In 2010, Fabrizio Viti chose Sudano to model for Louis Vuitton's Spring/Summer 2010 shoe campaign. Sudano is the first black model to be featured solely in Louis Vuitton advertisements.

In September 2011, Sudano placed second out of twenty in Vogues "Special Edition Best Dressed" feature.

==Music career==
In 2005, Sudano met songwriter, guitarist and vocalist Abner Ramirez in Nashville. They struck up a friendship and formed the band Johnnyswim. The duo have performed covers of eclectic songs like Edith Piaf's "La Vie En Rose" and Britney Spears's "Till The World Ends", as well as originals like "Home", the theme song to the hit HGTV show Fixer Upper. Johnnyswim released their first self-titled EP in 2008. A second EP, 5-8, arrived in 2010. This was followed by the singles Bonsoir and Good News in 2011, a third EP called Home, Vol. 1 in 2012, and four studio albums: Diamonds (2014), Georgica Pond (2016), Moonlight (2019), and Johnnyswim (2022).

==Personal life==
In 2009, Sudano married her Johnnyswim bandmate Abner Ramirez in Florida. Her father, Bruce Sudano, paid tribute to her in the song "The Amazing Amanda Grace" on his award-winning record Life and the Romantic. Footage from her wedding was featured in the video for another track from the same record, "It's Her Wedding Day", which was actually written about her sister Brooklyn's marriage in 2006.

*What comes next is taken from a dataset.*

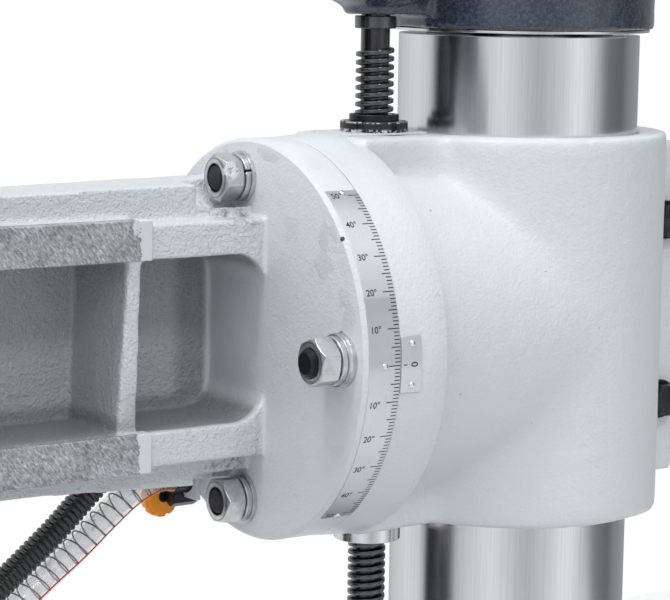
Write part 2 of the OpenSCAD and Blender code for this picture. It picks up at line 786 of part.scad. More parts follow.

Sudano lives with her husband in Los Angeles, California, and gave birth to a son, Joaquin, in February 2015. In 2018, she gave birth to a daughter, Luna. In November 2019, the couple announced on social media that she had given birth to a second daughter named Paloma. As of 2021, Sudano and her family are the stars of two Magnolia Network television shows: Home on the Road with Johnnyswim and The Johnnyswim Show.